Observation noise strength \(σ_o\)

\[\begin{split}\begin{aligned} \text{\textit{Low noise:}} && \log σ_o &\sim \nN(0.0 \mathrm{mV}, (0.5 \mathrm{mV})^2) \\ \text{\textit{High noise:}} && \log σ_o &\sim \nN(1.0 \mathrm{mV}, (0.5 \mathrm{mV})^2) \end{aligned}\end{split}\]

External input strength \(σ_i\)

The parameter \(σ_i\) sets the strength of the input noise such that \(\langle{I_{\mathrm{ext}}^2\rangle} = σ_i^2\).

\[\begin{split}\begin{aligned} \text{\textit{Weak input:}} && \log σ_i &\sim \nN(-15.0 \mathrm{mV}, (0.5 \mathrm{mV})^2) \\ \text{\textit{Strong input:}} && \log σ_i &\sim \nN(-10.0 \mathrm{mV}, (0.5 \mathrm{mV})^2) \end{aligned}\end{split}\]

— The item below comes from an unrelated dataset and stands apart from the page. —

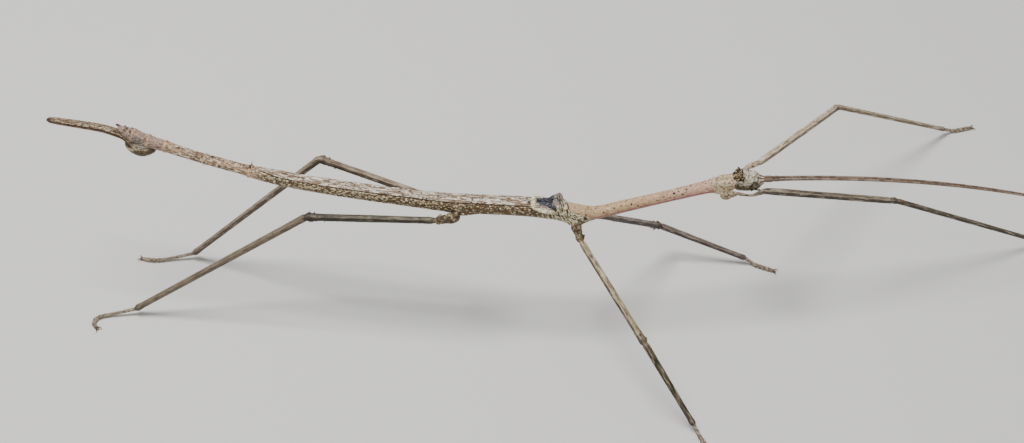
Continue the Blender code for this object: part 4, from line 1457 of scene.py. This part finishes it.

External input correlation time \(τ\)

The parameter \(τ\) sets the correlation time of the input noise such that \(\langle{I_{\mathrm{ext}}(t)I_{\mathrm{ext}}(t+s)\rangle} = σ_i^2 e^{-s^2/2τ^2}\).

\[\begin{split}\begin{aligned} \text{\textit{Short correlation:}} && \log_{10} τ &\sim \Unif([0.1 \mathrm{ms}, 0.2 \mathrm{ms}]) \\ \text{\textit{Long correlation:}} && \log_{10} τ &\sim \Unif([1.0 \mathrm{ms}, 2.0 \mathrm{ms}]) \end{aligned}\end{split}\]

We thus defined 2 statistical distributions for \(ξ\), 2 distributions for \(σ_o\), 2 distributions for \(τ\), and 2 distributions for \(σ_i\). Combined with three model pairs (see Fig. 2.5), this makes a total of \(48 = 3 \times 2 \times 2 \times 2 \times 2\) possible epistemic distributions \(Ω\), each of which can be identified by a tuple such as \(\bigl(\M_A \,\mathtt{vs}\, \M_B\), \(\mathtt{Cauchy}\), \(\mathtt{Low}\,\mathtt{noise}\), \(\mathtt{Strong}\,\mathtt{input}\), \(\mathtt{Long}\,\mathtt{correlation}\bigr)\). Calibration results for each of these conditions are given in Fig. 6.1.

During calibration against an epistemic distribution \(Ω\), drawing a dataset \(\D_\test^\rep\) happens in two steps. First, we randomly draw a vector \(ω\) of epistemic parameters (i.e. hyperparameters) from \(Ω\); for example \(ω = (\underbrace{-0.27 \mathrm{mV}}_{σ_o}, \underbrace{47 \mathrm{ms}}_{τ}, \underbrace{0.003 \mathrm{mV}}_{σ_i})\). Second, we use those parameters to generate the dataset \(\D_\test^\rep\), composed in this case of data points \((t, \tilde{V}^{\LP{}}(t))\). We can then evaluate the loss \(Q\) (given by Eq. 2.5) on those data points. Note that the loss does not depend on the epistemic parameters \(ω\) directly, but in general will involve parameters which are fitted to the simulated data. In short, the vector \(ω\) describes the parameters of a simulated experiment, while \(\D_\test^\rep\) describes a particular outcome of that experiment. In theory we could generate multiple datasets with the same vector \(ω\), but in practice it is more statistically efficient to draw a new experiment for each new dataset.

When choosing epistemic distributions, it is worth remembering that the goal of calibration is to empirically approximate a probability over experimental conditions. Thus choosing a distribution which can generate a large number of conditions – ideally an infinite number – will lead to better estimates. Here the use of continuous distributions for \(σ_o\), \(σ_i\) and \(τ\), and the fact that \(I_{\mathrm{ext}}\) is a continuous process, helps us achieve this goal. Also important is to generate data where the model selection problem is ambiguous, so that as to resolve calibration curves around \(\Bemd{} = 0.5\).

This calibration is an imperfect procedure, and how well it works depends on the quality of the candidate models and the choice of loss function. Here for example, the choice of a pointwise loss makes it sensitive to the timing of spikes; this tends to favour models which produce fewer spikes, since the penalty on a mis-timed spike is high. This is why in Fig. 2.5, in the \(\M_A \,\mathtt{vs}\, \M_D\) comparison, we see a floor on the values of \(\Bconf{AD}\). In short, some models have consistently lower loss even on random data, and so their risk – which is the expectation of their loss – is a priori lower. The bias we see in the \(\M_A \,\mathtt{vs}\, \M_B\) comparison is likely due to a similar effect. (In this case because \(\M_B\) is slightly better than \(\M_A\) on average.)